Without hesitation, Claude rolled up his newspaper, rose to his feet, and slipped out of the compartment with a quick nod in Dot's direction, sliding the door shut.
"I'm tired of you hiding things from me," Lillian said the moment he was gone.
"Please," her sister answered shortly, tapping her ash out the window.
"You send me out of rooms when things get too gritty, you don't tell me about your work, and you're shipping me off to some shitty city up North for no reason. You're taking me away from my job and my friends and my life - "
"Lil, I don't tell you things that I don't want you to hear," she said, focusing her attention on her cig.

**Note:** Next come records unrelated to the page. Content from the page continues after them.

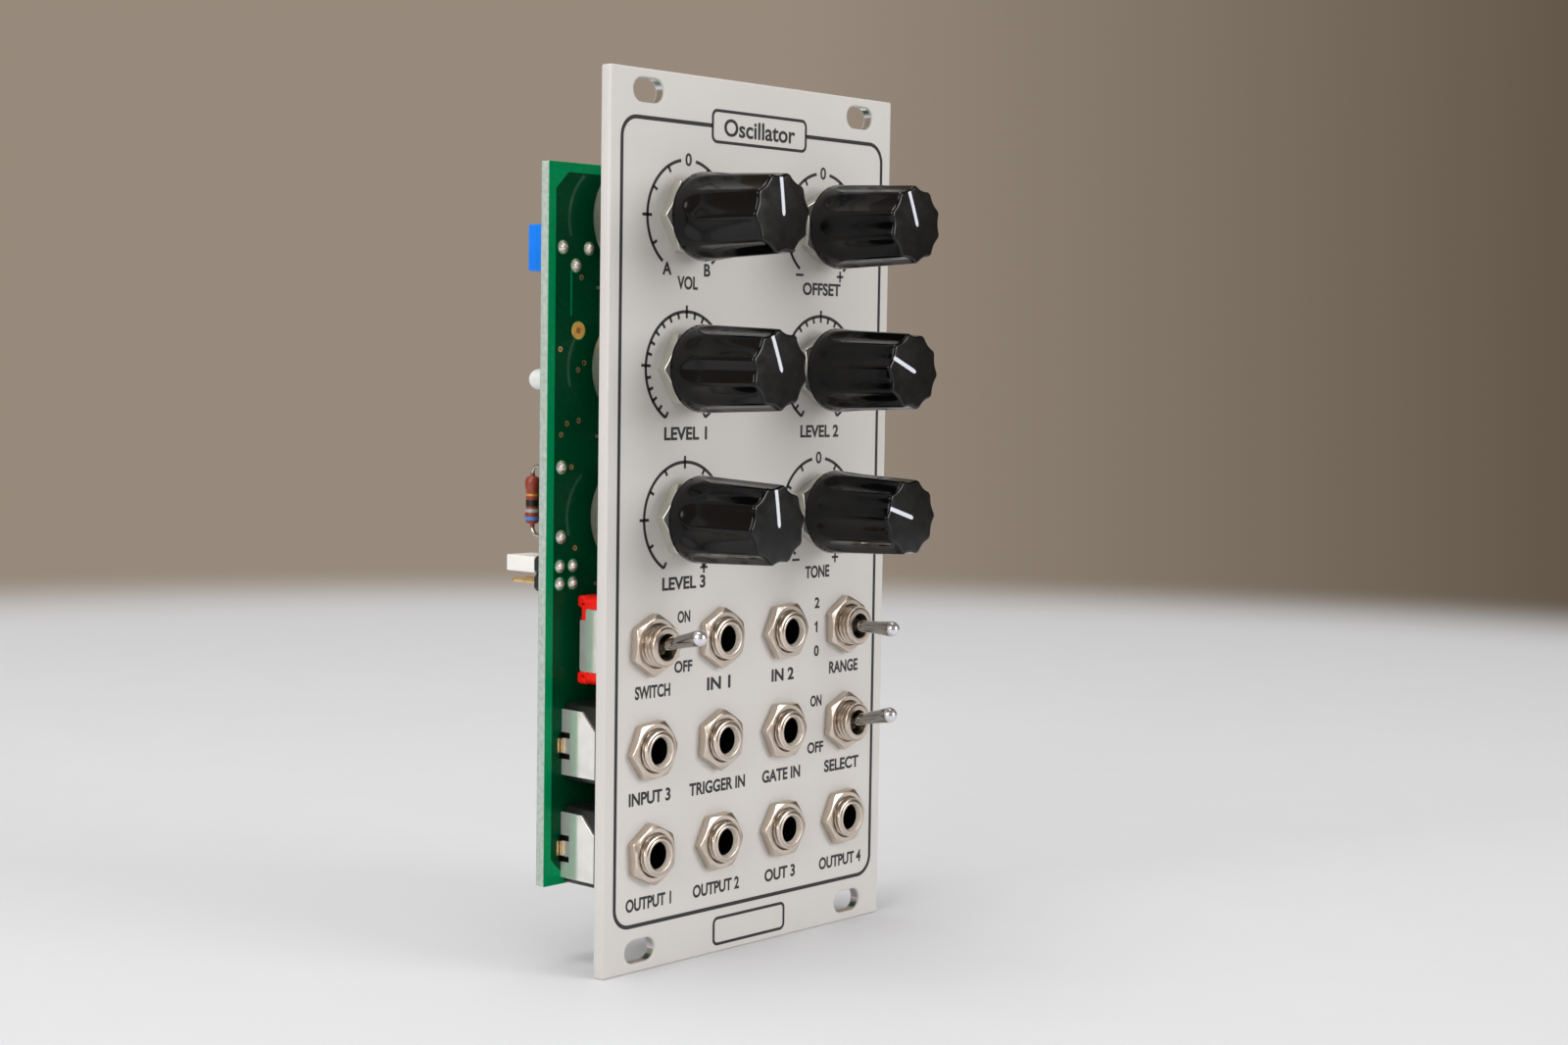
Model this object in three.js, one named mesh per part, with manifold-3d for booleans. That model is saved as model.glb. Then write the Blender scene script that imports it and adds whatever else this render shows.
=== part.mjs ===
// A 12 HP synthesiser module: a front panel with six knobs, three toggle switches and nine sockets, and
// the circuit board that their terminals hold behind it. Millimetres. X runs across the panel, +Y goes back
// from it and +Z is up. The origin lies under the middle of the whole module, on the panel's bottom edge.

import * as THREE from "three";
import { mergeVertices } from "three/addons/utils/BufferGeometryUtils.js";
import Module from "manifold-3d";

const wasm = await Module();
wasm.setup();

// Panel
const panelWidth = 60.6;
const panelHeight = 128.5;
const panelThickness = 1.8;
const slotInset = 7.5;
const slotRise = 3;
const slotLength = 6;
const slotHeight = 3.4;
const slotChamfer = 0.4;

// Layout of the controls, all of which stand a little left of the panel's middle. Six rows share out the
// height from the first dials, a drop below the top edge, to the last sockets, a rise above the bottom edge.
const controlShift = -0.2;
const dialSideInset = 15.7;
const dialDrop = 20.3;
const fieldSideInset = 9.225;
const socketRise = 16.9;
const dialRowShares = [0, 0.23658, 0.47316];
const fieldRowShares = [0.66922, 0.83461, 1];

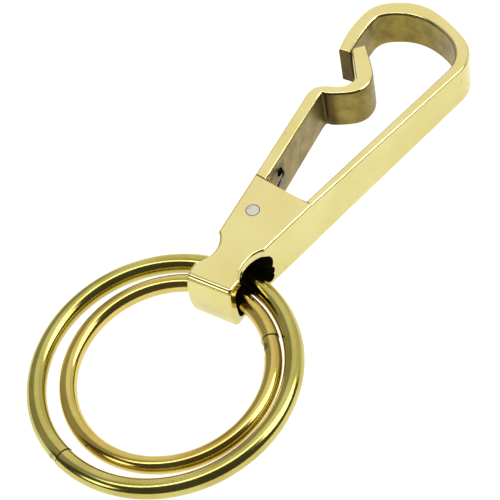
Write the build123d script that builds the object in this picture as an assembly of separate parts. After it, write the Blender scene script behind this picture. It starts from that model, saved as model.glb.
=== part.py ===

"Dorothy, I'm twenty seven."
"And I have nine years on that, Lillian," Dorothy returned stiffly.
"I'm an adult!" Lillian cried. "Stop treating me like I'm still sixteen!"
The oldest Mercer scoffed, and her indifferent demeanour dissolved. "You know fucking well that I'm only keeping you safe," she said, hurling her cigarette out the window, leaning forward and stabbing her finger at Lillian. Her voice broke when she continued, but she covered it up quickly. "You have no idea what it feels like to watch the only family you have left suffer."
"Well, I have an idea of what it's like to watch your older sister whore herself out for money."
Lillian had said it before she could think.
And the moment she saw her sister's face drain, she wished she could take it back.
Silence fell over the compartment. It pressured Lillian to say more. But even as she spoke, she wanted to shut herself up.
"You think that doesn't hurt?" she said, her voice trembling.
"Shut up," Dorothy spat. "You take that back, you little bitch."
She was in too deep now. "I won't," she insisted, sitting very still.
Lillian couldn't have explained it, but she felt as if Dorothy was about to hit her.
As small children, they had fought both in joking and in seriousness. Nobody had ever become a reigning champion, but as Dorothy was the eldest and stronger, she had usually won.
But today, she was older and even stronger, and she could have destroyed Lillian if she wanted.
However, Dorothy only slumped back in her seat, rubbing her brow. "Jesus Christ."
She looked so hurt.
Lillian could have apologised. She wanted to. She had to.
But she couldn't.
Their compartment was completely silent for the rest of the train ride.